§ INSTRUCTION: Reproduce each line of the material precisely.

§ DATA SEGMENT:

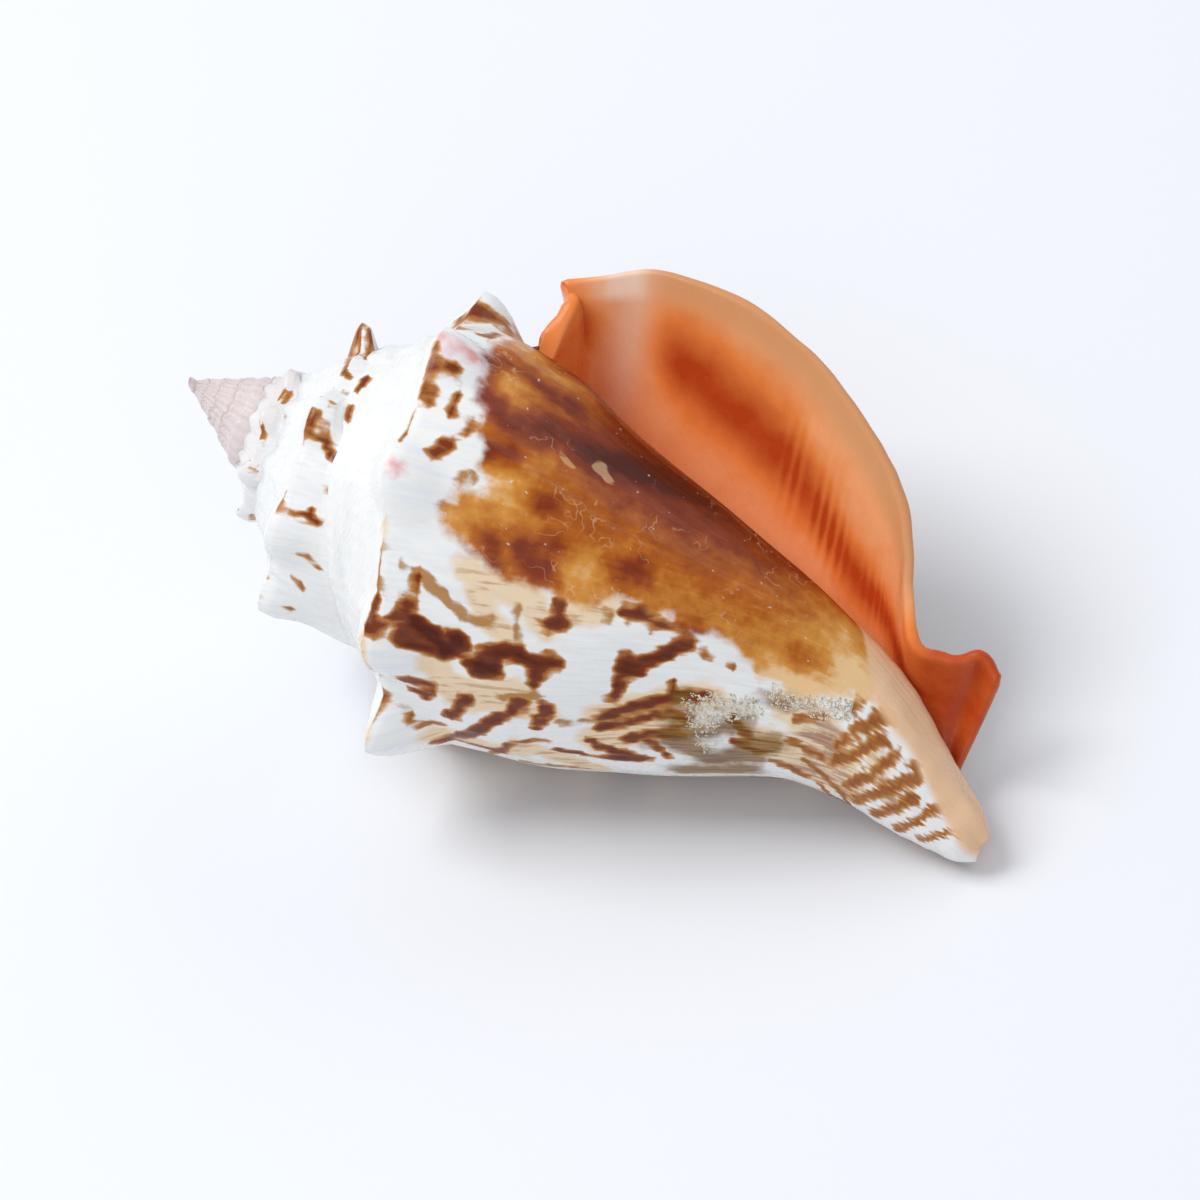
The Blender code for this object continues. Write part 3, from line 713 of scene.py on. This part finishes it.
whorl_radius = curve(back, SHOULDER, 1) * curve(np.clip(across - 1, 0, 1), SIDE, 1)
per_back = FULL_TURN * whorl_radius
per_across = np.where(across > 1, SIDE_MM, RAMP_MM) * np.where(back > 1, whorl_radius / BODY_RADIUS, 1)
near_back = back + WAVER / per_back * waves(back, across, *WAVER_WAVES[0])
near_across = across + WAVER / SIDE_MM * waves(back, across, *WAVER_WAVES[1])
wall_tree = BVHTree.FromPolygons(points.tolist(), quads.tolist())


def seen_at(pixel):
    """The place (back, across) that shows at a pixel of the photograph.

    A ray from the camera through the pixel meets a face of the wall, or passes close by one, and the
    places of its four corners are weighed by how near they are.
    """
    right, up = (pixel[0] - CENTRE_PIXEL[0]) / PIXELS_PER_MM, (CENTRE_PIXEL[1] - pixel[1]) / PIXELS_PER_MM
    ray = Vector(view_axes.T @ np.array([right, up, -VIEW_DISTANCE]))
    hit, _, face, _ = wall_tree.ray_cast(Vector(camera_spot), ray)
    if face is None:
        hit, _, face, _ = wall_tree.find_nearest(Vector(camera_spot) + ray)
    weight = 1 / (np.linalg.norm(points[quads[face]] - np.array(hit), axis=1) + NEAR_ENOUGH)
    four = slice(4 * face, 4 * face + 4)
    return back[four] @ weight / weight.sum(), across[four] @ weight / weight.sum()


def on_shell(picked):
    """Strokes picked in the photograph as strokes of places, with half widths in mm.

    A stroke ends where its next pixel shows another whorl.
    """
    placed = []
    for half_width, *numbers in picked:
        places = [seen_at(pixel) for pixel in zip(numbers[::2], numbers[1::2])]
        places = [place for place in places if abs(place[0] - places[0][0]) < SAME_WHORL]
        placed.append((places, half_width / PIXELS_PER_MM))
    return placed


def line_distance(start, end):
    """Distance in mm from the straight line between two places."""
    x, y = (near_back - start[0]) * per_back, (near_across - start[1]) * per_across
    run, fall = (end[0] - start[0]) * per_back, (end[1] - start[1]) * per_across
    t = np.clip((x * run + y * fall) / (run**2 + fall**2 + TINY), 0, 1)
    return np.hypot(x - t * run, y - t * fall)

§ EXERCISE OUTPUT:
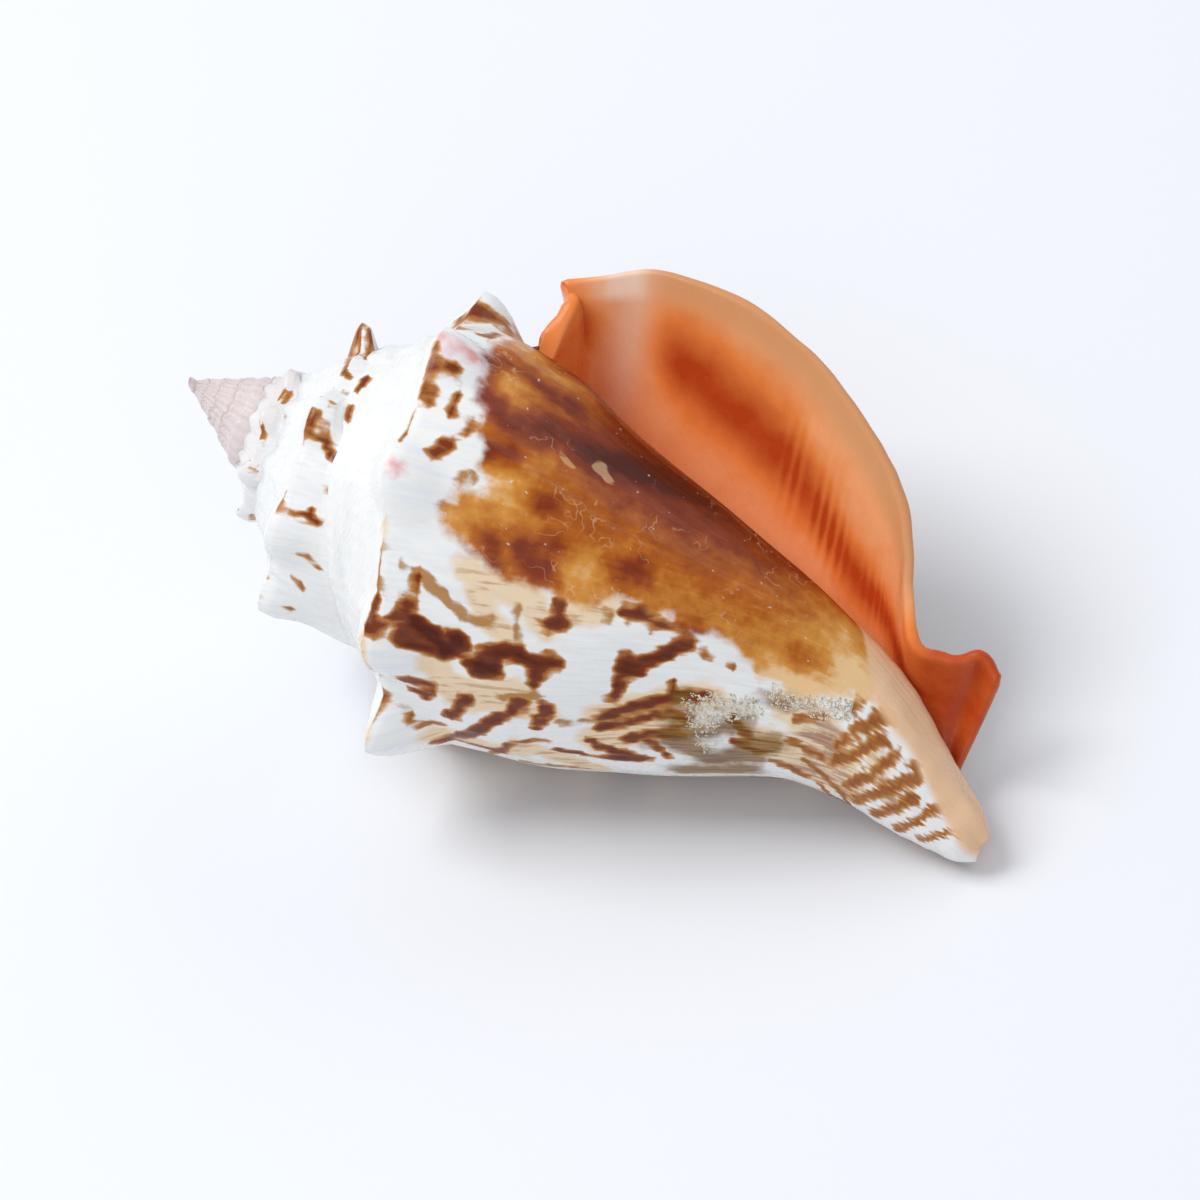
The Blender code for this object continues. Write part 3, from line 713 of scene.py on. This part finishes it.
whorl_radius = curve(back, SHOULDER, 1) * curve(np.clip(across - 1, 0, 1), SIDE, 1)
per_back = FULL_TURN * whorl_radius
per_across = np.where(across > 1, SIDE_MM, RAMP_MM) * np.where(back > 1, whorl_radius / BODY_RADIUS, 1)
near_back = back + WAVER / per_back * waves(back, across, *WAVER_WAVES[0])
near_across = across + WAVER / SIDE_MM * waves(back, across, *WAVER_WAVES[1])
wall_tree = BVHTree.FromPolygons(points.tolist(), quads.tolist())


def seen_at(pixel):
    """The place (back, across) that shows at a pixel of the photograph.

    A ray from the camera through the pixel meets a face of the wall, or passes close by one, and the
    places of its four corners are weighed by how near they are.
    """
    right, up = (pixel[0] - CENTRE_PIXEL[0]) / PIXELS_PER_MM, (CENTRE_PIXEL[1] - pixel[1]) / PIXELS_PER_MM
    ray = Vector(view_axes.T @ np.array([right, up, -VIEW_DISTANCE]))
    hit, _, face, _ = wall_tree.ray_cast(Vector(camera_spot), ray)
    if face is None:
        hit, _, face, _ = wall_tree.find_nearest(Vector(camera_spot) + ray)
    weight = 1 / (np.linalg.norm(points[quads[face]] - np.array(hit), axis=1) + NEAR_ENOUGH)
    four = slice(4 * face, 4 * face + 4)
    return back[four] @ weight / weight.sum(), across[four] @ weight / weight.sum()


def on_shell(picked):
    """Strokes picked in the photograph as strokes of places, with half widths in mm.

    A stroke ends where its next pixel shows another whorl.
    """
    placed = []
    for half_width, *numbers in picked:
        places = [seen_at(pixel) for pixel in zip(numbers[::2], numbers[1::2])]
        places = [place for place in places if abs(place[0] - places[0][0]) < SAME_WHORL]
        placed.append((places, half_width / PIXELS_PER_MM))
    return placed


def line_distance(start, end):
    """Distance in mm from the straight line between two places."""
    x, y = (near_back - start[0]) * per_back, (near_across - start[1]) * per_across
    run, fall = (end[0] - start[0]) * per_back, (end[1] - start[1]) * per_across
    t = np.clip((x * run + y * fall) / (run**2 + fall**2 + TINY), 0, 1)
    return np.hypot(x - t * run, y - t * fall)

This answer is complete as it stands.